A fight over the future of a Brooklyn hospital that potentially affects SUNY Downstate Medical Center’s ability to pay its debt of $154 million recently took two more sharp legal turns, as a judge ordered Downstate to transfer ownership of the money-losing facility -- then reversed the order three days later.
In February the State University of New York Downstate Medical Center said it might run out of money by May. It was losing millions of dollars each month from Long Island College Hospital, one of its three hospitals. It took actions to postpone running out of money and in July the state approved giving Downstate $71 million for fiscal 2013-14.
To handle monetary losses at LICH, Downstate has been reducing the hospital’s bed count. It has said it is seeking other medical providers to take over the buildings with the condition to provide some sort of medical care from them.
Several nurses and doctors have said that Downstate has been trying to close the hospital altogether, applying pressure on them to not accept any sort of patients.

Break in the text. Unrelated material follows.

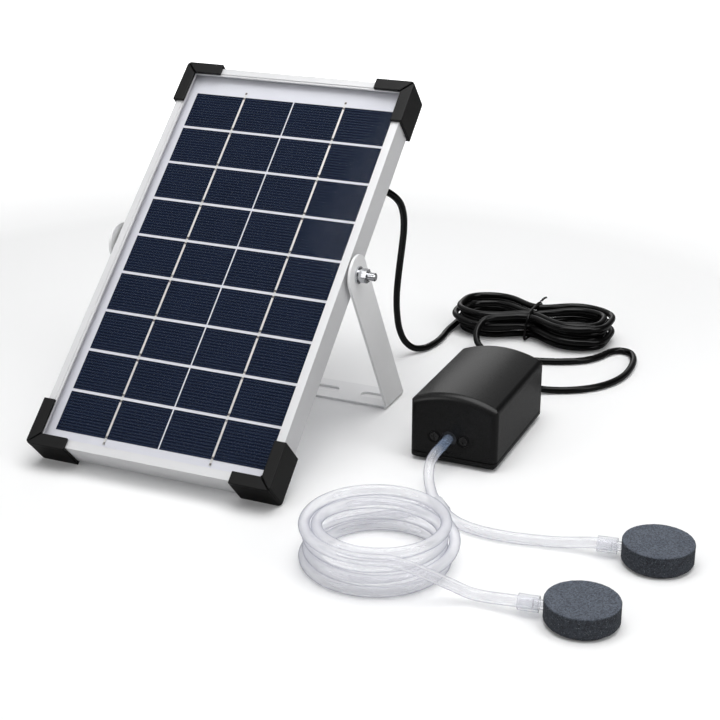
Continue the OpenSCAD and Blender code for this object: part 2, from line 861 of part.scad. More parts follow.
module pivot_spacers() {
    l = arm_x - frame_side - face_gap;
    color(black_plastic) on_pivots() difference() {
        x_cylinder(spacer_d, frame_side, l, 0, 0);
        x_cylinder(bolt_d, frame_side - over, l + 2 * over, 0, 0);
    }
}

module pivot_washers() {
    split = spring_washer_t / 2;
    color(zinc) on_pivot(1) {
        difference() {
            x_cylinder(washer_d, stack_x, washer_t, 0, 0);
            x_cylinder(bolt_d, stack_x - over, washer_t + 2 * over, 0, 0);
        }
        difference() {
            x_cylinder(nut_af, stack_x + washer_t, spring_washer_t, 0, 0);
            x_cylinder(bolt_d, stack_x, washer_t + spring_washer_t + over, 0, 0);
            box([stack_x + washer_t - over, -split / 2, 0], [nut_x + over, split / 2, nut_af]);
        }
    }
}

module pivot_nuts() {
    color(zinc) on_pivot(1) difference() {
        translate([nut_x, 0, 0]) rotate([0, 90, 0]) intersection() {
            hexagon(nut_af, nut_t);
            translate([0, 0, -over]) cylinder(d = nut_af * 1.1, h = nut_t + 2 * over);
        }
        x_cylinder(bolt_d, nut_x - over, nut_t + 2 * over, 0, 0);
    }
}

// Pump housing. Its frame: X from its middle, Y back from its front face, Z up

// A front view with a crowned top: a true arc that rolls into upright sides
module crowned(w, low, side, r_crown, r_edge) {
    centre_z = side + crown_rise - crown_r;
    reach = r_crown - r_edge;
    edge_x = w / 2 - r_edge;
    edge_z = centre_z + sqrt(reach * reach - edge_x * edge_x) + roll_proud;
    touch_x = edge_x * r_crown / reach;
    intersection() {
        translate([0, centre_z]) circle(r = r_crown, $fn = crown_sides);
        union() {
            translate([-touch_x, low]) square([2 * touch_x, 2 * side]);
            for (side_sign = [-1, 1]) translate([side_sign * edge_x, edge_z]) circle(r = r_edge);
            translate([-w / 2, low]) square([w, edge_z - low]);
        }
    }
}

// The same shell at any inset from its outside: three outlines that cut each other
module cover_form(inset, low) {
    w = pump_w - 2 * inset;
    l = pump_d - 2 * inset;
    r = edge_r - inset;
    crown = crown_r - inset;
    intersection() {
        translate([0, pump_d - inset, 0]) rotate([90, 0, 0]) linear_extrude(l)
            crowned(w, low, side_h, crown, r);
        translate([0, pump_d / 2, low]) rounded_plate(w, l, corner_r - inset / 2, pump_h);
        translate([0, inset, pump_h - crown_r]) rotate([-90, 0, 0]) rotate_extrude($fn = crown_sides) {
            square([crown + roll_proud - r, l]);
            translate([0, r]) square([crown + roll_proud, l - 2 * r]);
            for (y = [r, l - r]) translate([crown + roll_proud - r, y]) circle(r = r);
        }
    }
}

module at_bosses() {
    for (sx = [-1, 1])
        for (y = [boss_inset, pump_d - boss_inset])
        translate([sx * (pump_w / 2 - boss_inset), y, 0]) children();
}

// The moulded curve under the outlet, a shallow arc that dips in the middle
module outlet_curve() {
    r = curve_w;
    translate([outlet_x, curve_cut, outlet_z - curve_drop + r / 2]) rotate([90, 0, 0]) intersection() {
        difference() {
            cylinder(r = r, h = curve_cut + over);
            translate([0, 0, -over]) cylinder(r = r - curve_line, h = curve_cut + 3 * over);
        }
        box([-r, -r, -over], [r, -r / 3, curve_cut + 2 * over]);
    }
}

module recess_rings() {
    for (side = [-1, 1]) {
        x = outlet_x + side * head_screw_dx;
        y_cylinder(head_screw_d + 2 * recess_ring, x, -over, over + head_screw_sink, outlet_z);
        y_cylinder(head_screw_shank, x, -over, cover_wall + 2 * over, outlet_z);
        difference() {
            y_cylinder(screw_ring_d, x, -over, over + curve_cut, outlet_z);
            y_cylinder(screw_ring_d - 2 * curve_line, x, -2 * over, 3 * over + curve_cut, outlet_z);
        }
    }
}

module pump_cover() {
    color(black_plastic) on_pump() difference() {
        union() {
            difference() {
                cover_form(0, seam_z);
                cover_form(cover_wall, seam_z - over);
            }
            intersection() {
                at_bosses() translate([0, 0, base_top]) cylinder(d = boss_d, h = pump_h);
                cover_form(cover_wall / 2, base_top);
            }
        }
        at_bosses() cylinder(d = base_screw_d, h = base_screw_l + base_top);
        y_cylinder(outlet_hole_d, outlet_x, -over, cover_wall + 2 * over, outlet_z);
        y_cylinder(grommet_neck_d, 0, pump_d - cover_wall - over, cover_wall + 2 * over, grommet_z);
        recess_rings();
        outlet_curve();
    }
}

// The base: a bevelled tray with a rim under the cover, screw wells and an air inlet
module pump_base() {
    w = pump_w;
    rim_h = seam_z - foot_h;
    tray_inset = 2 * base_bevel + base_wall;
    color(black_plastic) on_pump() difference() {
        intersection() {
            translate([0, pump_d / 2, foot_h]) {
                rounded_plate(w, pump_d, corner_r, rim_h - seam_groove);
                rounded_plate(w - 2 * seam_groove, pump_d - 2 * seam_groove, corner_r - seam_groove, rim_h);
            }
            translate([0, pump_d, 0]) rotate([90, 0, 0]) linear_extrude(pump_d) polygon([
                [-w / 2 + base_bevel, foot_h], [w / 2 - base_bevel, foot_h],
                [w / 2, foot_h + base_bevel], [w / 2, seam_z], [-w / 2, seam_z], [-w / 2, foot_h + base_bevel]
            ]);
            translate([-w / 2, 0, 0]) rotate([90, 0, 90]) linear_extrude(w) polygon([
                [base_bevel, foot_h], [pump_d - base_bevel, foot_h], [pump_d, foot_h + base_bevel],
                [pump_d, seam_z], [0, seam_z], [0, foot_h + base_bevel]
            ]);
        }
        translate([0, pump_d / 2, base_top])
            rounded_plate(w - tray_inset, pump_d - tray_inset, corner_r / 2, seam_z);
        at_bosses() cylinder(d = base_screw_d, h = seam_z);
        at_bosses() translate([0, 0, base_top]) cylinder(d = boss_d + 2 * face_gap, h = seam_z);
        at_bosses() cylinder(d = base_screw_head_d, h = foot_h + base_screw_head_t);
        for (k = [1 : inlet_holes]) rotate_inlet(k) cylinder(d = inlet_hole_d, h = seam_z);
    }
}

module rotate_inlet(k) {
    a = 360 * k / inlet_holes;
    translate([inlet_ring_r * cos(a), inlet_y + inlet_ring_r * sin(a), 0]) children();
}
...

Early last week Judge Carolyn Demarest of State Supreme Court in Brooklyn visited the hospital and found that it was diverting emergency patients arriving in ambulances to other hospitals.
Demarest had approved SUNY Downstate’s acquisition of LICH in 2011. She said that when SUNY Downstate took over LICH, it had anticipated losing up to $144 million in the first three years, the Wall Street Journal reported.
Demarest found the ambulance diversion to be unacceptable and wrote that SUNY Downstate has not lived up to its side of the bargain when she approved its takeover of LICH. On Tuesday, Aug. 20 she ordered LICH be transferred back to its previous owner, Continuum Health Services or to another operator.
“Continuum respectfully concludes that we cannot reassume management of LICH and is unable to take responsibility for the hospital’s operations,” said Continuum president Stanley Brezenoff on Aug. 20.
On Thursday Demarest had a conference with interested parties.
In response, on Friday Demarest stayed her earlier order, told SUNY Downstate to not transfer LICH and told SUNY Downstate to open LICH’s intensive care unit by 3 p.m. on Monday.
Demarest also scheduled a further conference on LICH on Sept. 3.
Another judge in the same Brooklyn court has also ordered that SUNY Downstate keep LICH open.
As of 11 a.m. Monday, a SUNY Downstate spokesman said that its lawyers were reviewing Demarest’s Friday decision.